En 2011, le gouvernement de Cristina Kirchner décide de mettre en place cette loi à la suite d’une affaire avec le groupe chinois Beidahuang International Trade Group. A cette époque, le groupe chinois avait signé un accord avec les représentants de la province de Rio Negro, engendrant la vente de plus de 325 000 hectares de terres agricoles. En plus, il était prévu que la multinationale investisse 500 millions de dollars pour moderniser le port de San Antonio-Este. En contrepartie, le groupe chinois obtenait le droit d’usage de ce port pour les 50 années suivantes. Cet accord aurait permis à la Chine d’exploiter des terres et d’exporter les ressources sans débourser un centime à l’Etat Argentin.
Cette loi visait donc à réduire l’appétit des multinationales étrangères pour les terres fertiles du pays, ne leur permettant de ne posséder que 1000 hectares.
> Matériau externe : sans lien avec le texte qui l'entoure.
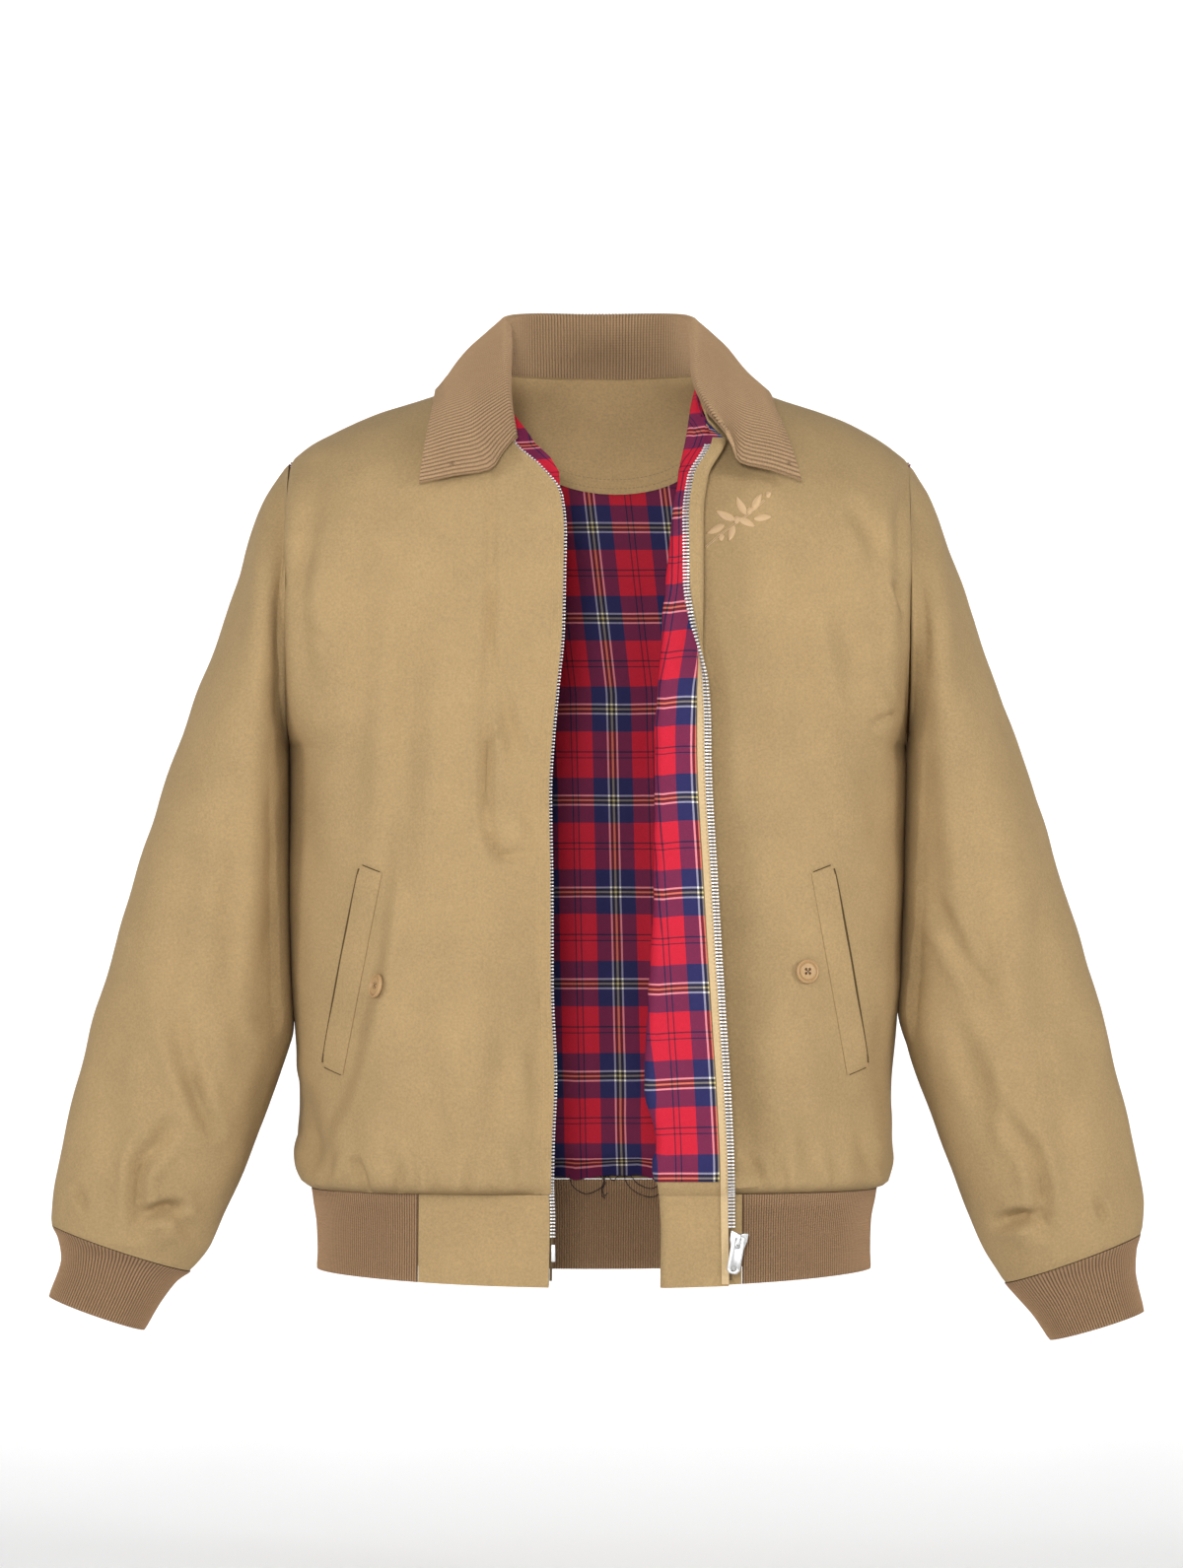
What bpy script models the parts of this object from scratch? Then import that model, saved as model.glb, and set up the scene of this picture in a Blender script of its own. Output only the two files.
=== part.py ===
"""Harrington jacket, filled out as worn, front open, sleeves hanging.

Units are metres, +Z is up, +X is the wearer's left and the front faces -Y.
The origin is the middle of the neck opening, level with the nape seam, where
a wearer's neck and shoulders hold the jacket up.  Every panel is a wall
between a sheet of points and the same sheet moved inwards.
"""
import math

import bmesh
import bpy
import numpy as np

# ---------------------------------------------------------------- cloth sizes
SHELL = 0.0014          # cotton twill, with its seam turnings
LINING = 0.0010         # tartan cotton
KNIT = 0.0022           # doubled rib knit
TAPE = 0.0010           # zip tape
SEAM_GAP = 0.0004       # between two pieces that meet at a seam
LAYER_GAP = 0.0004      # between two pieces that lie on each other
FACING_GAP = 0.0013     # facing to lining
BOX_MARGIN = 0.0003     # hard pieces to cloth
LEAN = 0.0076           # the hem hangs a little towards the wearer's right
LEAN_LEVEL = -0.19

# ------------------------------------------------------------- torso sections
# level z, half width, depth of the front, depth of the back
TORSO = np.array([
    [-0.6620, 0.2036, 0.1105, 0.1040],
    [-0.6400, 0.2022, 0.1100, 0.1030],
    [-0.6205, 0.2028, 0.1100, 0.1030],
    [-0.6024, 0.2058, 0.1115, 0.1045],
    [-0.5940, 0.2074, 0.1130, 0.1060],
    [-0.5880, 0.2115, 0.1175, 0.1105],
    [-0.5770, 0.2147, 0.1200, 0.1130],
    [-0.5530, 0.2158, 0.1215, 0.1135],
    [-0.5200, 0.2172, 0.1220, 0.1120],
    [-0.4790, 0.2205, 0.1220, 0.1100],
    [-0.4300, 0.2236, 0.1220, 0.1090],
    [-0.3800, 0.2248, 0.1225, 0.1100],
    [-0.3300, 0.2254, 0.1235, 0.1120],
    [-0.2700, 0.2260, 0.1245, 0.1145],
    [-0.2100, 0.2263, 0.1245, 0.1170],
    [-0.1500, 0.2263, 0.1225, 0.1180],
])
ROUNDNESS = 2.7         # of the sections; 2 is an ellipse
HEM_SEAM = -0.5940
CHEST = -0.1500         # from here the panels curve over to the shoulder
BODY_LEVELS = (-0.5940, -0.5880, -0.5770, -0.5530, -0.5150, -0.4400, -0.3500,
               -0.2700, -0.2350, -0.2050, -0.1750, -0.1500)
LINING_START = 1        # first body level that the lining reaches
SHOULDER_STEPS = 6
ARMHOLE_LOW = -0.2700
ARMHOLE_DEPTH = 0.0780
ARMHOLE_X = 0.2263
QUARTER = 0.5523        # handle length of a quarter round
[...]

En 2016, le président Mauricio Macri, avait déjà assoupli les normes de cette loi. Javier Milei, qui s’est allié avec ce dernier, poursuit donc dans cette dynamique. En plus d’un impact social certain, les producteurs argentins seront en compétition avec des multinationales pour acquérir des terres agricoles, cela pourrait avoir des conséquences néfastes sur l’économie.
Un démantèlement de l’Etat au profit des multinationales chinoises?
Ainsi, même si la politique étrangère menée par le gouvernement de Javier Milei semble être plus nuancée que prévue, les récents changements à l’échelle nationale pourraient impacter les relations sino-argentines. La démantèlement de l’Etat entrainé par la loi omnibus, va ouvrir les portes de l’Argentine aux multinationales chinoises. Des multinationales qui répondent à des directives émanant du régime de Pékin. Face à ce constat, nous pouvons questionner la ligne de Javier Milei qui vise à restreindre les relations avec la Chine à la sphère privée. Pour l’heure dans le pays, les manifestations se poursuivent et le mot d’ordre reste le même : « La Patria no se vende« , (« La patrie n’est pas à vendre »).